The Hellenic Parliament honoured the 25th centennial of the Battles of Thermopylae and Salamis on Tuesday night.
The logo of ‘Thermopylae and Salamis- 2020’ was illuminated on the historical building at Syntagma Square.
The Battle of Thermopylae, 480 BC, was a battle in the second Persian invasion of Greece. The battle was fought for over three days, at the same time as the naval Battle of Artemisium on 20 August or 8–10 September, 480 BC. Both ancient and modern writers have used the Battle of Thermopylae as an example of the power of a patriotic army of freemen defending native soil. The performance of the defenders at the Battle of Thermopylae is also used as an example of the advantages of training, equipment, and good use of terrain as force multipliers and has become a symbol of courage against overwhelming odds.

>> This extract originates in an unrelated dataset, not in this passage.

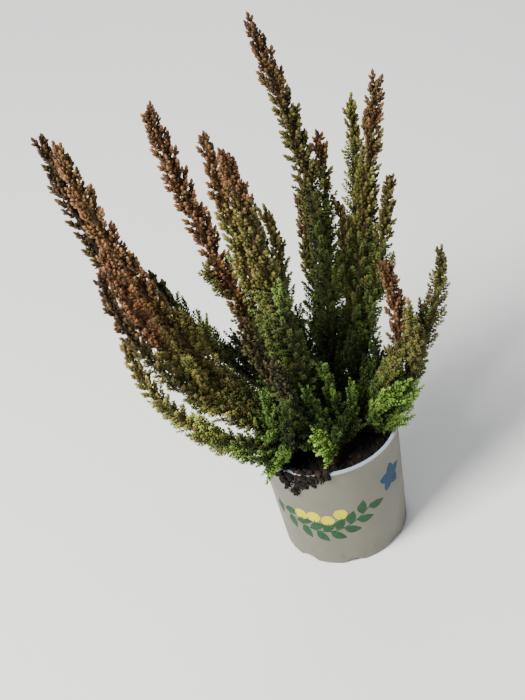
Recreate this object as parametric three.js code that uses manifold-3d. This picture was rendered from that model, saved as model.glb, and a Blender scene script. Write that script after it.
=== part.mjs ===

The Battle of Salamis was one of the final battles in the second war between the Persian Empire led by King Xerxes and an alliance of Greek city-states. Salamis is an island off the coast of mainland Greece. The Battle of Salamis was a great victory for the Greek navy and, in combination with a victory by the Greek army at the Battle of Plataea the next year, led to the complete defeat of the Persians.
“At Thermopylae and Salamis, ancient Greece, at the dawn of its glory, came together, stood strong, fought for and saved its freedom, its independence and the humanist core of a civilisation now recognised as universal. A core that already held what would later become the most precious historical legacy of Greek antiquity: democracy and the notion of the citizen, self-esteem and liberty, reason, the artistic mediation of tragedy in our very being, philosophy as a rigorous meeting of intellect, logic and the deepest human needs, and so much else that revolves around the value of Human Being,” the President of the Republic, Katerina Sakellaropoulou previously stated.
“As modern Greeks, we have a very heavy responsibility. The responsibility to preserve, protect and promote precisely this universal culture and its non-negotiable humanitarian identity. We are proud and honoured, as a society, as a State and as a scientific community to take responsibility for this heritage every day. The Greek State is celebrating the Thermopylae – Salamis 2020 anniversary year with due moderation and solemnity, without conceit or barren worship of our forebears, but with a genuine desire for a deeper and multifaceted knowledge of history,” she added.